From the start of the pandemic, the President had access to sophisticated and up-to-date information. On 23 January when the Chinese authorities announced a lockdown in the city of Wuhan, Trump was informed by his chief security briefer that the new disease was ‘Just like flu. We don’t think it’s as deadly as SARS’ (Woodward, 2020a, p. 230). On 31 January, Trump and his Health Secretary, Alex Azar, were briefed by two leading experts on infectious disease: Anthony Fauci (Director of the National Institute of Allergy and Infectious Diseases) and Robert Redfield (Director of the Centers for Disease Control and Prevention [CDC]). Fauci was keen to stress the uncertainties associated with the new disease. He is reported as saying: ‘it’s all uncharted waters. That’s why we’re reacting. Because of what we’re seeing is happening in China. It’s devastating the place. So whatever the hell is going on in China right now is a hell of lot different than a regular flu season’ (Woodward, 2020a, p. 235).

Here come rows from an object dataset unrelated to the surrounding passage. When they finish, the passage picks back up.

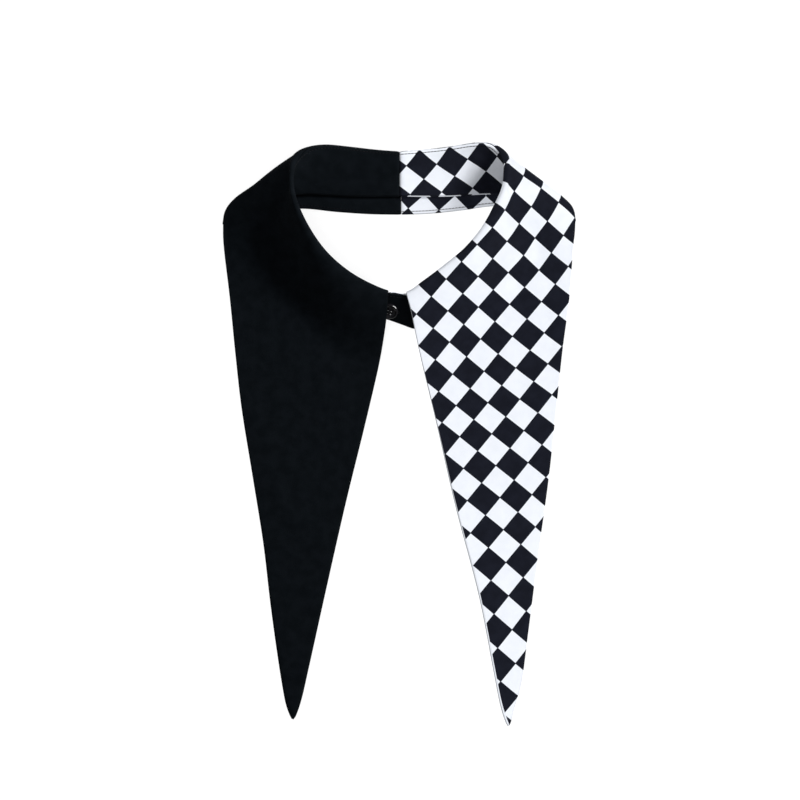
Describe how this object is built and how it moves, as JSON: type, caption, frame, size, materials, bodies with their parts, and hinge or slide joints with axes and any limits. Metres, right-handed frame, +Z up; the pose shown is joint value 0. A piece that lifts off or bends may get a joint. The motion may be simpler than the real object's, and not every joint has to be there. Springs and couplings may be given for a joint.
{
  "type": "detachable shirt collar",
  "caption": "Detachable collar with a stand and two long pointed falls, one half black and the other black and white checked, buttoned at the front and lying flat.",
  "frame": {"origin": "on the table, under the middle of the whole collar", "axes": "+Z up from the table, +Y from the points of the falls towards the back of the neck, +X towards the checked half"},
  "size_m": [0.2298, 0.376, 0.026],
  "materials": {
    "black_cloth": "plain woven cotton blend, slightly lustrous",
    "checked_cloth": "plain woven cotton blend printed with black and white squares of about 15 mm",
    "button_plastic": "glossy moulded shirt button with four holes"
  },
  "bodies": {
    "root": {"stand_black": "black_cloth", "stand_check": "checked_cloth", "fall_black": "black_cloth", "fall_check": "checked_cloth", "button": "button_plastic"}
  },
  "joints": []
}
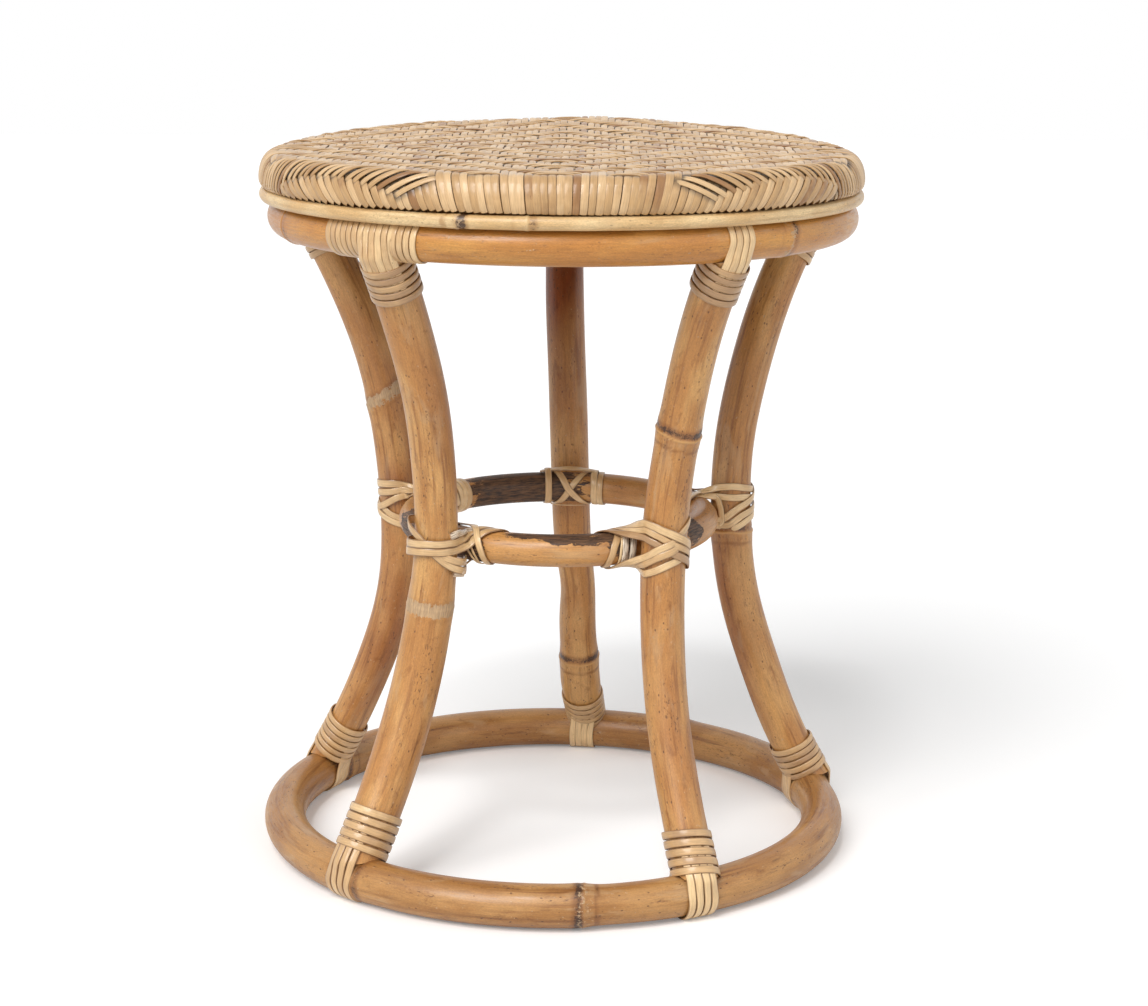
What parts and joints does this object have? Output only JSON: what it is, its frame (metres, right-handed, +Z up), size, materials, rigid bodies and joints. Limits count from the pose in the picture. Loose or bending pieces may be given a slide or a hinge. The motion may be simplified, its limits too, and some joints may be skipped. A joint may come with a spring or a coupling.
{
  "type": "rattan stool",
  "caption": "Round rattan stool with bowed cane legs bound to rings at floor, waist and seat, and a flat seat woven from strips.",
  "frame": {"origin": "on the floor, at the middle of the base ring", "axes": "+Z up, +X to the right and -Y to the front as the picture shows the stool"},
  "size_m": [0.379, 0.3812, 0.4559],
  "materials": {
    "ring_cane": "peeled rattan pole, honey brown, satin varnish, patches of dark bark left on",
    "leg_cane": "peeled rattan pole, honey brown, satin varnish, with raised nodes and dark specks",
    "trim_cane": "thin pale cane, satin varnish",
    "support_cane": "plain peeled cane",
    "woven_strip": "split cane strip, straw to tan, glossy skin side out",
    "binding_strip": "split cane strip, straw to tan, glossy skin side out",
    "nail": "dull dark steel wire nail"
  },
  "bodies": {
    "root": {"base_ring": "ring_cane", "waist_ring": "ring_cane", "seat_ring": "ring_cane", "seat_hoop": "support_cane", "trim_cane": "trim_cane", "leg_front_left": "leg_cane", "leg_front_right": "leg_cane", "leg_back_right": "leg_cane", "leg_rear": "leg_cane", "leg_back_left": "leg_cane", "support_cane_front": "support_cane", "support_cane_middle": "support_cane", "support_cane_rear": "support_cane", "woven_seat": "woven_strip", "top_saddle_front_left": "binding_strip", "top_collar_front_left": "binding_strip", "foot_saddle_front_left": "binding_strip", "foot_collar_front_left": "binding_strip", "waist_lashing_front_left": "binding_strip", "top_saddle_front_right": "binding_strip", "top_collar_front_right": "binding_strip", "foot_saddle_front_right": "binding_strip", "foot_collar_front_right": "binding_strip", "waist_lashing_front_right": "binding_strip", "top_saddle_back_right": "binding_strip", "top_collar_back_right": "binding_strip", "foot_saddle_back_right": "binding_strip", "foot_collar_back_right": "binding_strip", "waist_lashing_back_right": "binding_strip", "top_saddle_rear": "binding_strip", "top_collar_rear": "binding_strip", "foot_saddle_rear": "binding_strip", "foot_collar_rear": "binding_strip", "waist_lashing_rear": "binding_strip", "top_saddle_back_left": "binding_strip", "top_collar_back_left": "binding_strip", "foot_saddle_back_left": "binding_strip", "foot_collar_back_left": "binding_strip", "waist_lashing_back_left": "binding_strip", "ring_wrap_left": "binding_strip", "ring_wrap_right": "binding_strip", "nail_top_front_left": "nail", "nail_foot_front_left": "nail", "nail_waist_front_left": "nail", "nail_top_front_right": "nail", "nail_foot_front_right": "nail", "nail_waist_front_right": "nail", "nail_top_back_right": "nail", "nail_foot_back_right": "nail", "nail_waist_back_right": "nail", "nail_top_rear": "nail", "nail_foot_rear": "nail", "nail_waist_rear": "nail", "nail_top_back_left": "nail", "nail_foot_back_left": "nail", "nail_waist_back_left": "nail", "pin_front_left": "nail"}
  },
  "joints": []
}
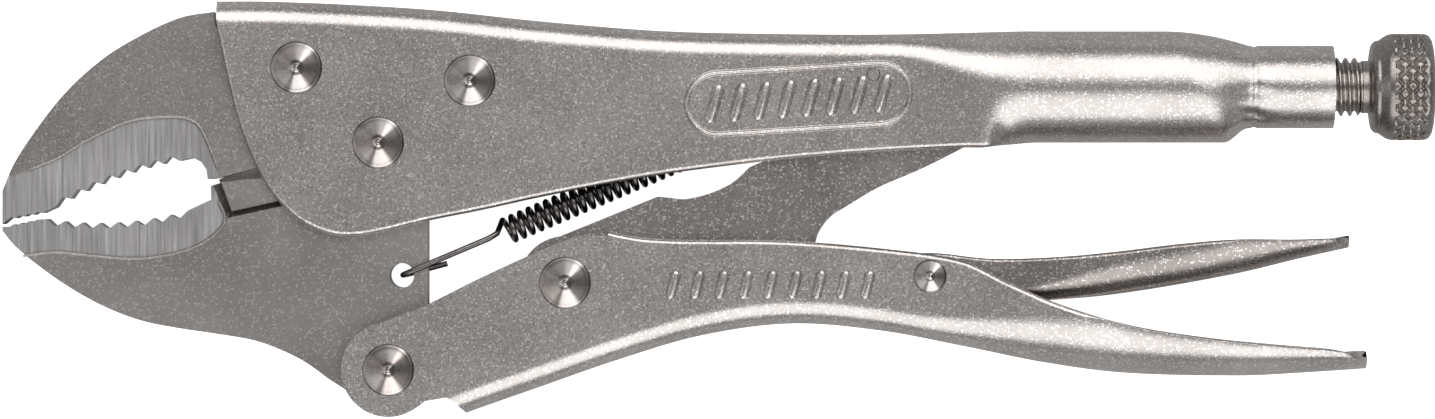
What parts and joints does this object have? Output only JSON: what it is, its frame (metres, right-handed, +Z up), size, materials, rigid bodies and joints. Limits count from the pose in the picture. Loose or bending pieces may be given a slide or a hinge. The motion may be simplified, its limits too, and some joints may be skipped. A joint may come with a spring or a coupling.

Fauci also stressed that this new disease was also different to SARS as it was easily transmitted from person to person and could be transmitted by individuals who did not show any symptoms (Woodward, 2020a, p. 235). At this meeting, the President accepted advice that he should announce travel restrictions on individuals travelling from China.
By February, COVID-19 had reached the US and was spreading in California and New York. However, the administration chose to downplay the dangers, framing it as flu. On 27 February, the Health Secretary, Alex Azar, in evidence to the House of Representatives observed that: ‘The immediate risk to the public [in the US] remains low… it will look and feel to the American people more like a severe flu season’ (Woodward, 2020a, p. 254). At this time the experts, Fauci and Redfield, publicly supported this downplaying of the risk of COVID-19. On the Today Show on 29 February, Anthony Fauci stated that: ‘Right now the risk is still low, but this could change’ (Woodward, 2020a, p. 254).
In March there was further evidence of community transmission and that the virus was spreading rapidly in Europe. On 9 March, stock markets round the world recorded their sharpest drop in a decade. Donald Trump tried to reassure people by tweeting that deaths from ‘common Flu’ were 27,000 to 70,000 a year but that there were only 546 COVID-19 cases in the US and 22 deaths (Woodward, 2020a, p. 275). Despite these reassurances, the US took measures to control the spread of the virus. On 11 March, the President signed a decree restricting travel with Europe and he announced measures that amounted to a national lockdown (Woodward, 2020a, pp. 280–2).
Across the summer and autumn of 2020 there was conflict between experts, especially Fauci and the Trump administration. For example, Fauci warned that the ‘death toll would be enormous’ (Higgins-Dunn, 2020) and that the US could ‘not possibly be placed more poorly’ to meet the threat of COVID-19. John Deere, a White House spokesman, called Fauci’s remarks unacceptable and suggested that Fauci was criticising the President (Yahoo News, 2020). In September 2020, Trump again suggested that that the virus would go away without a vaccine because ‘You’ll [the US population] develop like a herd mentality [immunity]. It’s going to be herd-developed and that’s gonna happen’ (Mazza, 2020).